2. Mary Theresa Scherer fought the good fight. Through her life and work she reminds us of the essential place of the mystery of the Cross, by which God proclaims his love and grants salvation to the world. By faith, hope and love man shares with his whole life in the mystery of the Redeemer's Cross and thus obtains a share in the mystery of the Resurrection. The Cross has a cosmic dimension as well; it raises the whole universe to Christ, the Lord of history.
From her earliest years, Mary Theresa showed an inward disposition to grace, which occasionally obliged her to make difficult decisions in order to answer the call that the Lord communicated to her through his Church. The dynamism of her personality and fervor however were no obstacle to her deep faith and to the moral demands motivating her actions; on the contrary, she used all her talents, allowing them to grow to perfection and to become fruitful in her personal life and for the mission she was called to fulfill for her brothers and sisters.
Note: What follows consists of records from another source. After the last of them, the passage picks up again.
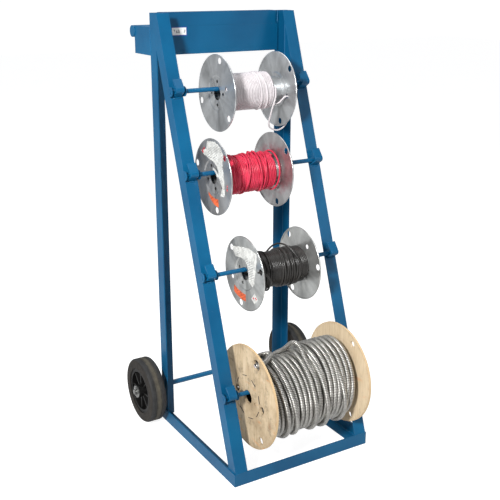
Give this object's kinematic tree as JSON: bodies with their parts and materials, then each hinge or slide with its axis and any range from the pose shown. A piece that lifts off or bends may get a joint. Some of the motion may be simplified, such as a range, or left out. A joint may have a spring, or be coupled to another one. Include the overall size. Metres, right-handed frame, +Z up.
{
  "type": "wire-reel cart",
  "caption": "Welded angle-iron cart on two rear wheels with lift-out rods in strap hooks, carrying steel wire spools and a plywood reel of armoured cable.",
  "frame": {"origin": "floor level, at the middle of the bounding box in X and Y", "axes": "+Z up, +X along the rods and the axle towards the cart's right side as seen from the front, -Y towards the front, where the rods are lifted out"},
  "size_m": [0.628, 0.6858, 1.252],
  "materials": {
    "blue_paint": "satin blue enamel over welded steel",
    "galvanised_sheet": "bright galvanised sheet",
    "zinc_steel": "zinc plated steel",
    "tyre_rubber": "dusty black rubber",
    "hub_plastic": "moulded black plastic",
    "plywood": "bare plywood",
    "fibre_drum": "spiral-wound fibre tube",
    "cable_armour": "interlocked metal armour",
    "white_wire": "glossy insulation",
    "red_wire": "glossy insulation",
    "black_wire": "glossy insulation",
    "paper_label": "printed paper without lettering"
  },
  "bodies": {
    "frame": {"base_front_rail": "blue_paint", "base_left_rail": "blue_paint", "base_right_rail": "blue_paint", "rear_left_upright": "blue_paint", "rear_right_upright": "blue_paint", "front_left_upright": "blue_paint", "front_right_upright": "blue_paint", "top_cross_member": "blue_paint", "cross_panel": "blue_paint", "frame_label": "paper_label", "handle_left_arm": "blue_paint", "handle_right_arm": "blue_paint", "handle_tube": "blue_paint", "handle_end_caps": "blue_paint", "bottom_rod_hooks": "blue_paint", "lower_rod_hooks": "blue_paint", "upper_rod_hooks": "blue_paint", "top_rod_hooks": "blue_paint", "axle_brackets": "blue_paint", "axle": "zinc_steel", "axle_spacers": "zinc_steel", "axle_washers": "zinc_steel", "cotter_pins": "zinc_steel"},
    "left_wheel": {"left_tyre": "tyre_rubber", "left_hub": "hub_plastic", "left_bushing": "zinc_steel"},
    "right_wheel": {"right_tyre": "tyre_rubber", "right_hub": "hub_plastic", "right_bushing": "zinc_steel"},
    "bottom_rod": {"bottom_rod": "blue_paint", "bottom_rod_collars": "blue_paint"},
    "lower_rod": {"lower_rod": "blue_paint", "lower_rod_collars": "blue_paint"},
    "upper_rod": {"upper_rod": "blue_paint", "upper_rod_collars": "blue_paint"},
    "top_rod": {"top_rod": "blue_paint", "top_rod_collars": "blue_paint"},
    "white_spool": {"white_left_flange": "galvanised_sheet", "white_right_flange": "galvanised_sheet", "white_drum": "galvanised_sheet", "white_winding": "white_wire", "white_wire_loop": "white_wire"},
    "red_spool": {"red_left_flange": "galvanised_sheet", "red_right_flange": "galvanised_sheet", "red_drum": "galvanised_sheet", "red_winding": "red_wire", "red_labels": "paper_label"},
    "black_spool": {"black_left_flange": "galvanised_sheet", "black_right_flange": "galvanised_sheet", "black_drum": "galvanised_sheet", "black_winding": "black_wire", "black_labels": "paper_label", "black_wire_tail": "black_wire"},
    "cable_reel": {"reel_left_flange": "plywood", "reel_right_flange": "plywood", "reel_drum": "fibre_drum", "reel_cable": "cable_armour", "reel_staples": "zinc_steel"}
  },
  "joints": [
    {"name": "left_wheel_spin", "type": "hinge", "parent": "frame", "child": "left_wheel", "pos_m": [-0.272, 0.228, 0.1016], "axis": [1, 0, 0], "continuous": true},
    {"name": "right_wheel_spin", "type": "hinge", "parent": "frame", "child": "right_wheel", "pos_m": [0.272, 0.228, 0.1016], "axis": [1, 0, 0], "continuous": true},
    {"name": "bottom_rod_lift", "type": "slide", "parent": "frame", "child": "bottom_rod", "axis": [0, 0.3277, 0.9448], "range_m": [0, 0.045]},
    {"name": "lower_rod_lift", "type": "slide", "parent": "frame", "child": "lower_rod", "axis": [0, 0.3277, 0.9448], "range_m": [0, 0.045]},
    {"name": "upper_rod_lift", "type": "slide", "parent": "frame", "child": "upper_rod", "axis": [0, 0.3277, 0.9448], "range_m": [0, 0.014]},
    {"name": "top_rod_lift", "type": "slide", "parent": "frame", "child": "top_rod", "axis": [0, 0.3277, 0.9448], "range_m": [0, 0.045]},
    {"name": "white_spool_spin", "type": "hinge", "parent": "top_rod", "child": "white_spool", "pos_m": [0.0166, 0.08585, 1.03455], "axis": [1, 0, 0], "continuous": true},
    {"name": "red_spool_spin", "type": "hinge", "parent": "upper_rod", "child": "red_spool", "pos_m": [-0.04085, 0.00993, 0.81565], "axis": [1, 0, 0], "continuous": true},
    {"name": "black_spool_spin", "type": "hinge", "parent": "lower_rod", "child": "black_spool", "pos_m": [0.00035, -0.08215, 0.55016], "axis": [1, 0, 0], "continuous": true},
    {"name": "cable_reel_spin", "type": "hinge", "parent": "bottom_rod", "child": "cable_reel", "pos_m": [0.00995, -0.1929, 0.22987], "axis": [1, 0, 0], "continuous": true}
  ]
}
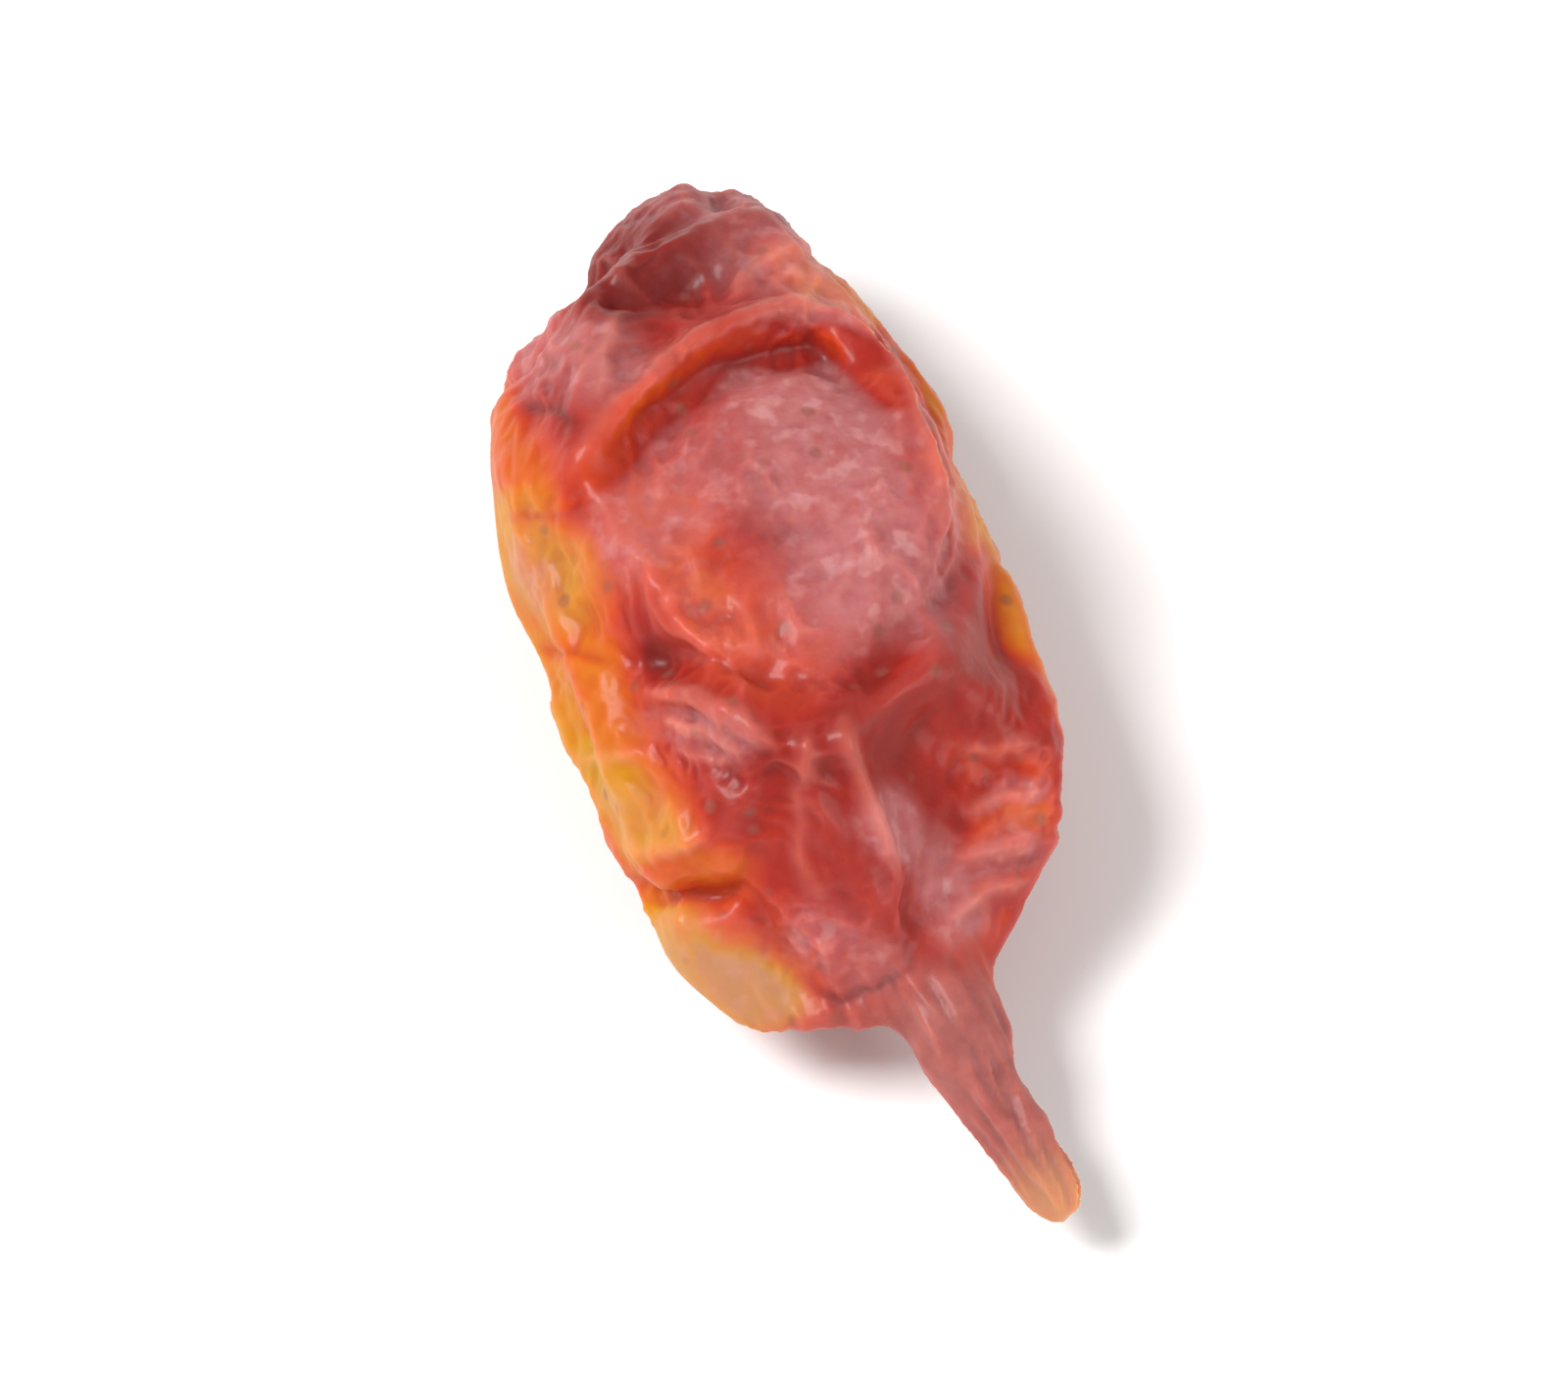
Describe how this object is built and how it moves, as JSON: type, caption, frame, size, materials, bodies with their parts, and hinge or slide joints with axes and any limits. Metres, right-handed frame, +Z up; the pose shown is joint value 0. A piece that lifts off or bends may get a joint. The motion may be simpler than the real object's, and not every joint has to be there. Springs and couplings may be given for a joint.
{
  "type": "dried sea buckthorn berry",
  "caption": "Dried sea buckthorn berry, its collapsed translucent skin folded and draped over the seed, with a short stalk at one end",
  "frame": {"origin": "on the floor under the middle of the bounding box, the berry lying on its side", "axes": "+Z up from the floor it rests on, Y along the berry with the stalk towards -Y, +X to the right when looking from the stalk end"},
  "size_m": [0.0042, 0.01, 0.0032],
  "materials": {
    "skin": "dried fruit skin, satin, translucent deep red going amber where thin"
  },
  "bodies": {
    "root": {"berry": "skin"}
  },
  "joints": []
}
Thus we discover the mystery of the relationship between the individual and his God: answering Christ's call to follow him makes one amazingly free to develop one's talents in abundant fullness.
After becoming aware of the sufferings and lot of the sick, she resolved to dedicate her life to the Lord as a religious in the Community of the Sisters of Mercy of the Holy Cross of Ingenbohl, which she founded first for the service of young people, then in commitment to the service of the very poor and marginalized, so that she was eventually known as the "mother of the poor". She agreed to forsake her educational work, which gave her so much joy, in order to obey the will of God. Mary Theresa realized that obedience "is the fastest way to reach the height of perfection" (Teresa of Avila, The Foundations, n. 5).
She found true happiness in making her life a gift of love for the Lord and for his beloved poor. She developed a special affection and concern for the hearing- and speech-impaired.
Mary Theresa remains an example for us. Her inner strength was a result of her spiritual life: she spent many hours before the Blessed Sacrament, where the Lord communicates his love to all who live in close relationship with him. But love does not abide in the human heart unless all the virtues develop there as well. The more her interior life grew, the more sensitive Mary Theresa became to the needs of the world of her time. In the difficult circumstances that 19th-century Europe experienced, she aided the peoples of Central Europe with her numerous foundations. In the midst of her tireless activity she never hesitated to say that one should have "one's hands at work and one's heart with God". She took special care to be faithful to her baptismal promises and religious vows. The commitment to following Christ is the triumph of the love of God, who takes hold of a person and requires him to do all he can in service to this love, in the knowledge of human weakness. Mary Theresa was aware that the guarantee of her fidelity lay in recognizing the limitations of her strength and in dedicating herself continuously to contemplative prayer and the sacramental life.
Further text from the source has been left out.